Reparti samedi des Açores où il s'était abrité quelques jours pour laisser passer une tempête, le skipper Charles Caudrelier est attendu entre lundi et mardi à Brest en vainqueur de la première course autour du monde en solitaire entre trimarans.
Dans l'ultime épisode de son carnet de bord avant l'arrivée, il a livré à l'AFP ses dernières inquiétudes et jeté un coup d'œil dans le rétroviseur de ses 48 jours historiques en mer.
"On quitte Horta (Portugal, NDLR), où on a été super bien accueillis pendant trois jours. C'était particulier, bizarre, mais j'ai toujours eu l'impression d'être dans la course. La météo a beaucoup occupé mes pensées ces derniers jours, plus que jamais auparavant. J'avais tellement envie de trouver un trou pour rentrer à la maison. Mais il fallait faire preuve de prudence avec cette météo.
Depuis le passage du Pot au Noir, j'ai pu beaucoup dormir donc je me sens en forme ! La partie la plus dure, ça a clairement été l'Atlantique Sud: il y a eu une météo compliquée, la frustration de voir les autres revenir sur moi et pas mal de galères.
J'ai failli me retourner par exemple, c'était chaud... un moment d'inattention un matin alors que j'étais sur le pont. Le bateau est monté sur la tranche, mais les systèmes de sécurité m'ont sauvé et je suis retombé à plat."
- "Dans mon élément" -
"Plus le temps passe et plus je me sens relié à ce bateau, c'est quelque chose d'incroyable. En repartant aujourd'hui, j'avais peur d'être déconnecté, mais finalement je me sens plus dans mon élément sur le bateau qu'à terre.
Je n'ai jamais connu un voilier aussi bien que ce Maxi Edmond de Rothschild, même allongé et à moitié endormi, je ressens ce qui se passe à l'intérieur. Il ne m'a jamais trahi !

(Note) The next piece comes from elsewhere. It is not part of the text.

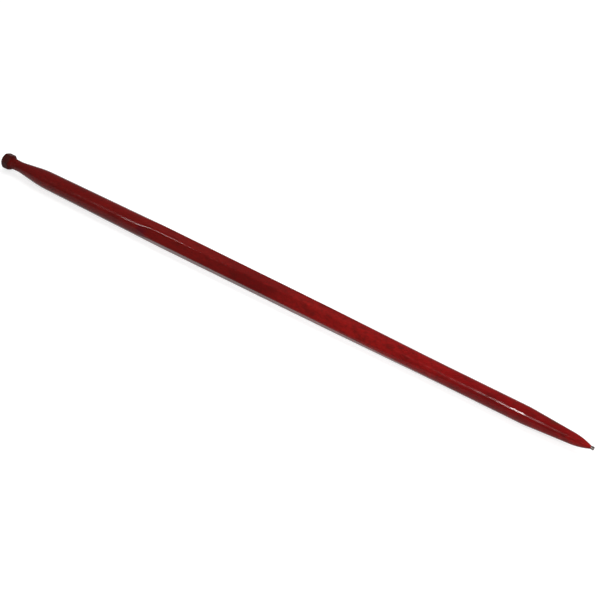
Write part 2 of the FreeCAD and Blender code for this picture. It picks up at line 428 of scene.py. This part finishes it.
nutPaint = {
    # the nut wears the bar's own red paint, but both reds here are set far darker than the bar's: painted
    # shade
    "shadedDarkRed": (0.050, 0.0026, 0.0020, 1),
    "shadedLightRed": (0.105, 0.0060, 0.0048, 1),
    "rust": (0.022, 0.0060, 0.0030, 1),
    # the brown that darkens the flanks and corners is painted shade
    "flankShadeBrown": (0.024, 0.0026, 0.0018, 1),
    "cloudScale": 90, "rustScale": 260, "flankShadeScale": 400,
    "rustStrength": 0.8, "flankShadeStrength": 0.7,
    "flankShadeFrom": 0.0125, "flankShadeTo": 0.0138,    # distances from the axis in metres
    "pitHeight": 0.12, "pitScale": 500,
    "gloss": 0.45,           # roughness of the paint, and 0.3 more where it is rusty
    "specular": 0.05,
}


def makeNutPaint():
    material, tree = newMaterial("nutPaint")
    place = addNode(tree, "ShaderNodeTexCoord").outputs["Object"]
    # clouds between the two darkened reds: painted shade over the nut's paint
    clouds = between(tree, noise(tree, place, nutPaint["cloudScale"], 4), 0.35, 0.65)
    red = mixColours(tree, clouds, nutPaint["shadedDarkRed"], nutPaint["shadedLightRed"])
    rust = noise(tree, place, nutPaint["rustScale"], 6, 0.7)
    rust = between(tree, rust, 0.55, 0.72, 0, nutPaint["rustStrength"])
    colour = mixColours(tree, rust, red, nutPaint["rust"])
    # the flanks, corners and outer rims of the faces are darkened brown: painted shade
    across = addNode(tree, "ShaderNodeMapping", Vector=place, Scale=(0, 1, 1)).outputs[0]
    radius = addNode(tree, "ShaderNodeVectorMath", {"operation": "LENGTH"}, {0: across})
    ragged = noise(tree, place, nutPaint["flankShadeScale"], 4, 0.6)
    ragged = mixValues(tree, "MULTIPLY_ADD", ragged, 0.002, radius.outputs["Value"])
    edge = between(tree, ragged, nutPaint["flankShadeFrom"], nutPaint["flankShadeTo"], 0, nutPaint["flankShadeStrength"])
    colour = mixColours(tree, edge, colour, nutPaint["flankShadeBrown"])
    sheen = between(tree, rust, 0, 1, nutPaint["gloss"], nutPaint["gloss"] + 0.3)
    pits = noise(tree, place, nutPaint["pitScale"], 4, 0.6)
    bump = addNode(tree, "ShaderNodeBump", Strength=1.0, Distance=nutPaint["pitHeight"] * mm, Height=pits)
    shader = addNode(tree, "ShaderNodeBsdfPrincipled", Base_Color=colour, Roughness=sheen,
                     Normal=bump.outputs[0])
    shader.inputs["Specular IOR Level"].default_value = nutPaint["specular"]
    addNode(tree, "ShaderNodeOutputMaterial", Surface=shader.outputs[0])
    return material


# --- the hexagon nut ---

nut = {
    "halfWidth": 12.7,
    "turn": 36,
    "crownRadius": 11.0, "crownAngle": 39,
    "countersink": 0.6,
    "threadClearance": 0.1,
    "cornerReach": 1.2,      # how soft the six upright corners are
    "columns": 180,          # points round the nut
    "threadStep": 0.17,
}
nutLow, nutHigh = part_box("hex_nut")


def nutOutlines(angles):
    # the corners of the nut's section at each angle: out over the outer face, across the flank
    # and back over the inner face, then home through the hole
    height = (nutHigh.x - nutLow.x) / mm
    fromFlat = (angles - np.radians(90 + nut["turn"]) + np.pi / 6) % (np.pi / 3) - np.pi / 6
    flank = softMinimum(nut["halfWidth"] / np.cos(fromFlat),
                        nut["halfWidth"] / np.cos(np.pi / 3 - np.abs(fromFlat)), nut["cornerReach"])
    crown = (flank - nut["crownRadius"]) * math.tan(math.radians(nut["crownAngle"]))
    bore = tine["studRadius"] + nut["threadClearance"]
    mouth = bore + nut["countersink"]
    same = np.ones_like(angles)
    crownRadius = nut["crownRadius"] * same
    corners = [(0 * same, mouth * same), (0 * same, crownRadius), (crown, flank),
               (height - crown, flank), (height * same, crownRadius), (height * same, mouth * same)]
    return np.array(corners), bore, height


def makeNut(material):
    angles = np.arange(nut["columns"]) * 2 * np.pi / nut["columns"]
    corners, bore, height = nutOutlines(angles)
    # each side of the section is divided evenly, and the corners are then worn round by
    # averaging each row with its neighbours
    rows = []
    for first, second, count in zip(corners[:-1], corners[1:], (8, 10, 30, 10, 8)):
        share = np.arange(count)[:, None, None] / count
        rows.append(first + (second - first) * share)
    skin = np.concatenate(rows + [corners[-1:]])
    for _ in range(2):
        skin[1:-1] = (skin[:-2] + 2 * skin[1:-1] + skin[2:]) / 4
    # the threaded hole: the stud's own thread with a clearance, opened by a countersink
    inward = np.arange(height - nut["threadStep"], 0, -nut["threadStep"])[:, None]
    fromStudEnd = inward + (nutLow.x - tineLow.x) / mm
    threaded = bore - threadCut(fromStudEnd, angles[None, :])
    sink = bore + nut["countersink"] - np.minimum(inward, height - inward)
    hole = np.maximum(threaded, sink)
    x = np.concatenate([skin[:, 0], inward + 0 * hole])
    radius = np.concatenate([skin[:, 1], hole])
    points = ringPoints(x, radius, angles[None, :])
    points[..., 0] += nutLow.x / mm
    return closedRing("hexNut", points, material)


redEnamel = makeEnamel()
forgedTine = makeTine(redEnamel)
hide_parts("tine")
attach(forgedTine, "root")
print("tine made,", len(forgedTine.data.polygons), "faces")

hexNut = makeNut(makeNutPaint())
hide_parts("hex_nut")
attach(hexNut, "root")
print("nut made,", len(hexNut.data.polygons), "faces")


# --- floor, lamps and camera ---

stage = {
    "floorSize": 14.0,       # metres
    "floorWhite": 0.46,
    "floorGlow": 0.67,       # lifts the lit floor to a full white for the eye and for reflections
    "skyGrey": 0.30,
}


def makeFloor():
    material, tree = newMaterial("paleFloor")
    rays = addNode(tree, "ShaderNodeLightPath").outputs
    seen = mixValues(tree, "MAXIMUM", rays["Is Camera Ray"], rays["Is Glossy Ray"])
    seen = mixValues(tree, "MAXIMUM", seen, rays["Is Transmission Ray"])
    glow = addNode(tree, "ShaderNodeEmission", Color=(1, 1, 1, 1),
                   Strength=mixValues(tree, "MULTIPLY", seen, stage["floorGlow"]))
    grey = stage["floorWhite"]
    matt = addNode(tree, "ShaderNodeBsdfDiffuse", Color=(grey, grey, grey, 1))
    both = addNode(tree, "ShaderNodeAddShader", numbered={0: matt.outputs[0], 1: glow.outputs[0]})
    addNode(tree, "ShaderNodeOutputMaterial", Surface=both.outputs[0])
    half = stage["floorSize"] / 2
    level = cadBox[0][2]
    corners = np.array([[-half, -half, level], [half, -half, level],
                        [half, half, level], [-half, half, level]])
    floor = addMesh("floor", corners, [[0, 1, 2, 3]], material)


def makeSky():
    world = bpy.data.worlds.new("studio")
    bpy.context.scene.world = world
    world.use_nodes = True
    tree = world.node_tree
    tree.nodes.clear()
    grey = stage["skyGrey"]
    back = addNode(tree, "ShaderNodeBackground", Color=(grey, grey, grey, 1), Strength=1.0)
    addNode(tree, "ShaderNodeOutputWorld", Surface=back.outputs[0])


camera = {
    "target": Vector((0.57437, 0.00915, 0)),
    "azimuth": 39.42,        # from the -Y side towards the point
    "elevation": 36.61,
    "distance": 3.7124,
    "lens": 137.04,
}


def direction(azimuth, elevation):
    turn, rise = math.radians(azimuth), math.radians(elevation)
    return Vector((math.sin(turn) * math.cos(rise), -math.cos(turn) * math.cos(rise), math.sin(rise)))


def aim(item, target):
    item.rotation_euler = (target - item.location).to_track_quat("-Z", "Y").to_euler()


def makeCamera():
    data = bpy.data.cameras.new("camera")
    data.lens = camera["lens"]
    data.clip_end = 50
    item = bpy.data.objects.new("camera", data)
    item.location = camera["target"] + direction(camera["azimuth"], camera["elevation"]) * camera["distance"]
    aim(item, camera["target"])
    bpy.context.scene.collection.objects.link(item)
    bpy.context.scene.camera = item
    return item


def addLamp(name, location, target, size, power, seenBy):
    data = bpy.data.lights.new(name, "AREA")
    data.shape = "RECTANGLE"
    data.size, data.size_y = size
    data.energy = power
    lamp = bpy.data.objects.new(name, data)
    lamp.location = location
    aim(lamp, target)
    lamp.visible_camera = False
    lamp.visible_diffuse = seenBy == "diffuse"
    lamp.visible_glossy = seenBy == "glossy"
    bpy.context.scene.collection.objects.link(lamp)


# soft lamps light the bar: the angle is taken round it, from the level on the eye's side up over
# the top, and lengths are metres
softLamps = {
    "key": {"along": 1.10, "angle": 50, "distance": 1.9, "size": (0.9, 0.9), "power": 24},
    "fill": {"along": 0.75, "angle": 112, "distance": 2.4, "size": (2.2, 2.0), "power": 46},
}
# glints are strips that show only as the bright lines in the gloss, each at a place along the bar
glints = {
    "noseGlint": {"along": 1.070, "distance": 1.7, "size": (0.15, 0.5), "power": 36},
    "pointGlint": {"along": 1.135, "distance": 1.7, "size": (0.08, 0.4), "power": 10},
    "shankGlint": {"along": 0.283, "distance": 1.7, "size": (0.13, 0.5), "power": 16},
}


def glintPlace(eye, along, distance):
    # where a lamp stands for its reflection to reach the eye from that place on the bar. The
    # bar mirrors a ray only along its length, so the lamp is on the eye's side of the bar, at
    # the given distance from the axis and as far past the place as the eye is short of it
    outward = Vector((0, eye.y, eye.z))
    past = (along - eye.x) * distance / outward.length
    return Vector((along + past, 0, 0)) + outward.normalized() * distance


def makeLamps(eye):
    for name, lamp in softLamps.items():
        target = Vector((lamp["along"], 0, 0))
        place = target + direction(0, lamp["angle"]) * lamp["distance"]
        addLamp(name, place, target, lamp["size"], lamp["power"], "diffuse")
    for name, lamp in glints.items():
        place = glintPlace(eye, lamp["along"], lamp["distance"])
        addLamp(name, place, Vector((place.x, 0, 0)), lamp["size"], lamp["power"], "glossy")


makeFloor()
makeSky()
eye = makeCamera().location.copy()
makeLamps(eye)
bpy.context.scene.view_settings.view_transform = "Standard"
print("stage, lamps and camera made")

Le temps a filé à une vitesse surprenante. Après 48 jours de course et même si j'ai souffert parfois psychologiquement, je suis encore très à l'aise à bord.
Cette course a conforté un sentiment que j'avais depuis longtemps : je suis fait pour le solitaire. Je n'en ai pas fait tant que ça pourtant dans ma carrière, mais cela a toujours été plus facile pour moi de me dépasser dans cette situation qu'en équipage.
Seul, j'ai l'impression de devenir une machine, un robot connecté à la performance, je ne lâche plus rien, pas un mille nautique. Et là ça a payé, car j'ai été devant rapidement et je n'ai plus rien laissé passer.
En tant qu'homme, je n'ai pas beaucoup changé, je suis comme je suis, un grand stressé, même si j'essaie de progresser sur ce point. Mais ce stress me permet aussi d'avancer, de douter tout le temps, de réfléchir à comment mieux faire avancer mon bateau.
Cette alchimie a plutôt bien fonctionné sur ce tour du monde et même si ça se terminait mal je suis content de notre performance. À quelques jours de la ligne, le destin peut encore choisir de m'abandonner. Je peux encore avoir une avarie, c'est bien arrivé aux autres.... mais en tout cas, on aura tout fait pour l'emporter.
Elle n'est pas finie cette course, loin de là. On va y aller très cool, mais ce n'est pas l'été devant nous. Et peu importe comment ça se termine, on a fait un très beau tour du monde et, j'en suis convaincu, on mérite de gagner".